**Set problem:**
From the listing below, pick out each line with the word "into".
>>
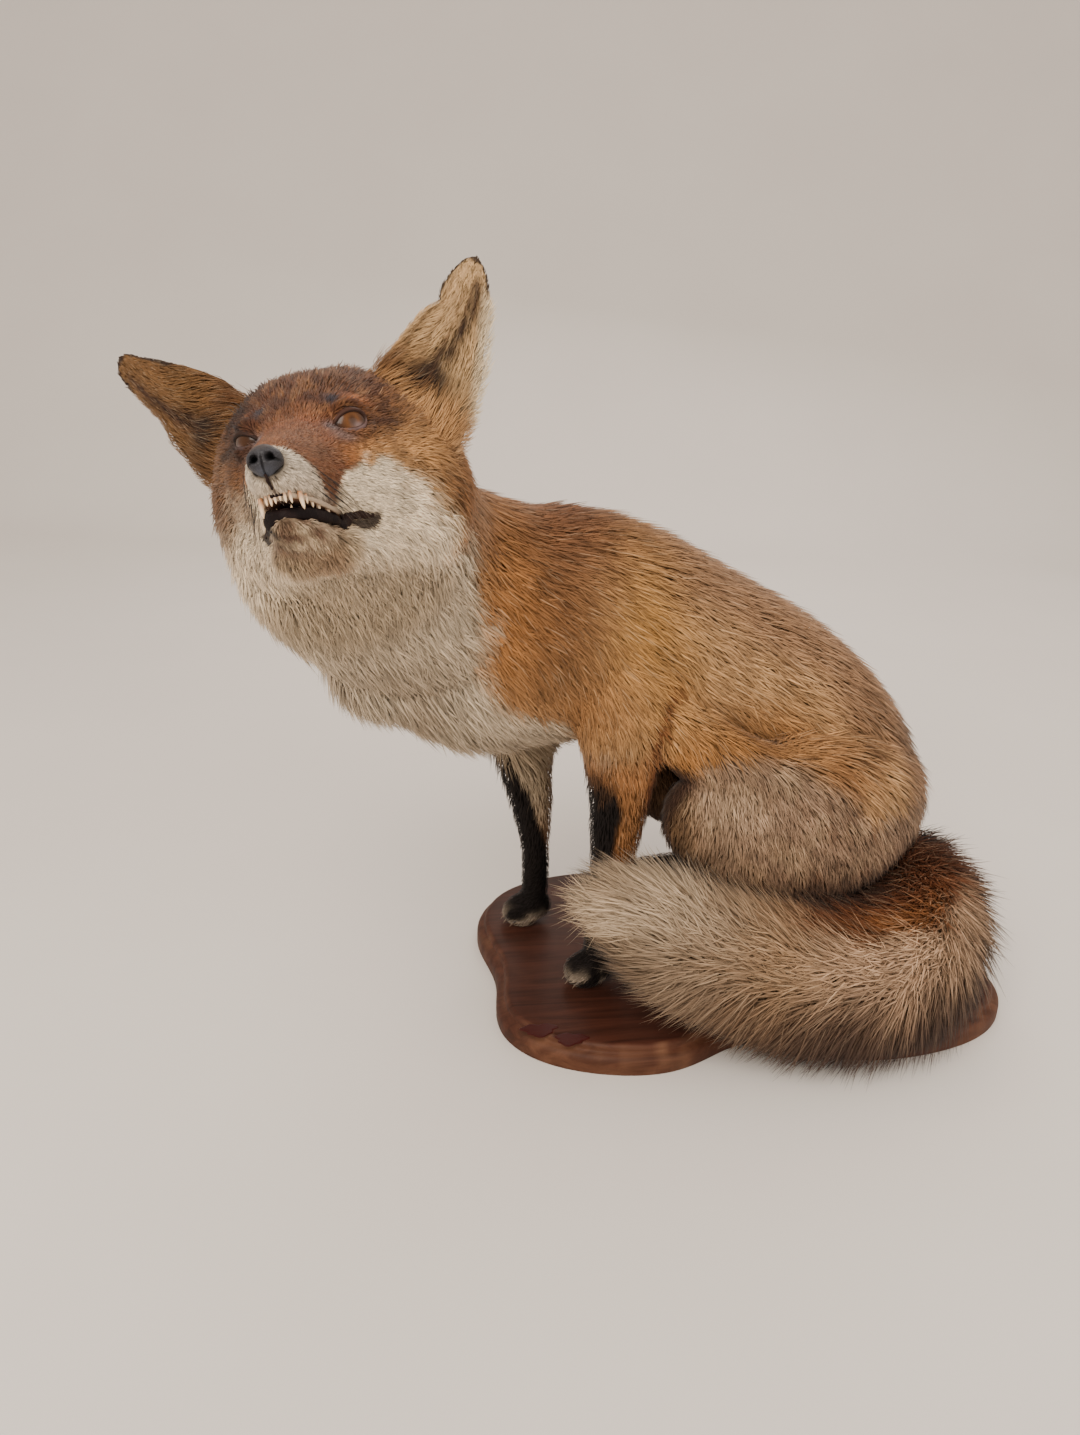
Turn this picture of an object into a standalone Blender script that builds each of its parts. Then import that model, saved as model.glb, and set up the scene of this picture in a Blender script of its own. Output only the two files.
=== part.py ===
"""A red fox specimen sitting on its varnished wooden base, as still solids.

Lengths in the tables are centimetres, and CM turns them into metres. Three frames are used:
- base: origin on the floor under the middle of the base, X along its long side, -Y its front;
- fox: on the base's top between the forefeet, x toward the rump, -y the fox's left, z up;
- head: between the eyes, x toward the nose, y the fox's left, z the crown.
Every solid goes out to the tips of the coat.
"""
import math

import bmesh
import bpy
import numpy as np
from mathutils import Matrix, Vector

CM = 0.01
GAP = 0.0003

# The wooden base
BASE_LENGTH = 41.6
BASE_WIDTH = 28.0
BASE_THICKNESS = 2.1
BASE_CORNER_POWER = 3.4
FRONT_SCALLOP = (-1.5, 5.0, 3.2)
END_SCALLOP = (-1.5, 4.6, 1.2)
BASE_POINTS = 54
BASE_EDGE = ((0.0, 0.0), (0.0, 0.9), (0.2, 1.3), (0.6, 1.55), (0.7, 1.9), (0.9, 2.1))

# Where the fox sits on the base, and how the head is held
FOX_TURN = math.radians(10.0)
FOX_PLACE = (-14.5, 0.0, BASE_THICKNESS)
HEAD_PLACE = (-20.3, -17.1, 42.6)
HEAD_YAW = math.radians(249.0)
HEAD_LIFT = math.radians(15.3)
HEAD_TILT = math.radians(12.8)

# Flesh and coat, as tubes: x, y, z of the middle, half width, half height
TRUNK = (
    (-13.2, -0.4, 27.4, 4.6, 5.6),
    (-8.0, 0.0, 27.4, 6.8, 8.4),
    (-1.5, 0.0, 27.5, 7.3, 8.6),
    (4.0, 0.0, 26.6, 7.4, 8.0),
    (10.0, 0.0, 24.4, 7.3, 7.0),
    (16.0, 0.0, 21.1, 7.6, 7.0),
    (21.5, 0.0, 16.6, 8.0, 6.8),
    (24.8, 0.0, 11.4, 7.4, 6.2),
    (26.3, 0.0, 6.4, 6.2, 5.0),
    (26.4, 0.0, 3.6, 4.8, 4.4),
)
NECK = (
    (-3.0, 0.0, 28.4, 6.6, 7.4),
    (-8.5, -0.6, 30.2, 6.8, 7.5),
    (-12.8, -2.4, 32.2, 7.0, 7.5),
    (-15.8, -5.4, 35.2, 7.2, 7.8),
    (-17.4, -8.8, 37.4, 7.2, 7.2),
    (-18.2, -11.4, 38.4, 6.6, 5.8),
)
FORELEG_LEFT = (
    (2.0, -3.6, 27.5, 3.0, 4.8),
    (2.4, -4.6, 22.5, 2.9, 3.6),
    (2.7, -4.9, 18.5, 2.4, 2.7),
    (2.6, -4.9, 14.5, 2.0, 2.3),
    (2.3, -4.9, 10.5, 1.7, 1.85),
    (1.9, -4.9, 6.5, 1.5, 1.5),
    (1.7, -4.9, 3.2, 1.5, 1.5),
)
FORELEG_RIGHT = (
    (-1.2, 3.8, 27.5, 3.0, 4.8),
    (-1.6, 4.6, 20.5, 2.8, 3.2),
    (-1.4, 4.9, 15.5, 2.1, 2.3),
    (-0.8, 4.9, 11.0, 1.7, 1.85),
    (-0.4, 4.9, 7.0, 1.4, 1.4),
    (-0.3, 4.9, 3.2, 1.4, 1.35),
)
# A hind leg for the left side, y is mirrored for the right
THIGH = (
    (24.6, -4.4, 12.6, 4.4, 5.8),
    (21.0, -6.2, 12.6, 4.9, 7.2),
    (16.0, -7.2, 12.8, 5.0, 7.4),
    (11.2, -7.6, 13.8, 4.4, 6.4),
    (8.0, -7.6, 15.0, 3.2, 4.4),
)
SHANK = (
    (9.6, -7.6, 12.6, 2.9, 3.4),
    (14.6, -7.9, 8.0, 2.4, 2.8),
    (19.6, -8.0, 4.4, 1.9, 2.2),
    (22.2, -8.0, 2.4, 1.7, 1.7),
)
HIND_FOOT = (
    (23.0, -8.0, 1.9, 1.4, 1.6),
    (17.0, -7.8, 1.6, 1.4, 1.4),
    (11.6, -7.7, 1.5, 1.7, 1.4),
    (8.4, -7.7, 1.3, 1.9, 1.2),
)
# A forefoot from wrist to toes, x counted from the leg's own foot, y and z from the leg's line
FOREFOOT = (
    (0.3, 0.0, 1.6, 1.25, 1.3),
    (-0.8, 0.0, 1.45, 1.5, 1.35),
    (-1.7, 0.0, 1.15, 1.6, 1.15),
)
TAIL = (
    (27.6, 1.4, 5.0, 3.0, 2.8),
    (29.4, -3.0, 5.0, 4.2, 3.9),
    (28.2, -8.2, 4.4, 5.0, 4.9),
    (24.0, -12.4, 3.5, 5.6, 5.1),
    (18.0, -13.8, 3.3, 5.9, 5.0),
    (11.8, -13.4, 4.4, 5.4, 5.1),
    (6.4, -12.6, 6.4, 5.0, 5.0),
    (2.8, -12.0, 8.6, 5.0, 4.9),
    (0.8, -11.6, 9.9, 4.2, 4.1),
)
# Lengths of the tail from its tip: name, a point of the cut, and the way along the tail there
TAIL_CUTS = (
    ("tail_tip", (7.0, -12.8, 5.2), (-0.9, 0.15, 0.4)),
    ("tail_middle", (24.0, -12.6, 4.0), (-0.92, -0.38, -0.1)),
)
TAIL_REACH = 12.0
TAIL_CLEARANCE = 0.0012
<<
**Result for this task:**
Turn this picture of an object into a standalone Blender script that builds each of its parts. Then import that model, saved as model.glb, and set up the scene of this picture in a Blender script of its own. Output only the two files.
Lengths in the tables are centimetres, and CM turns them into metres. Three frames are used:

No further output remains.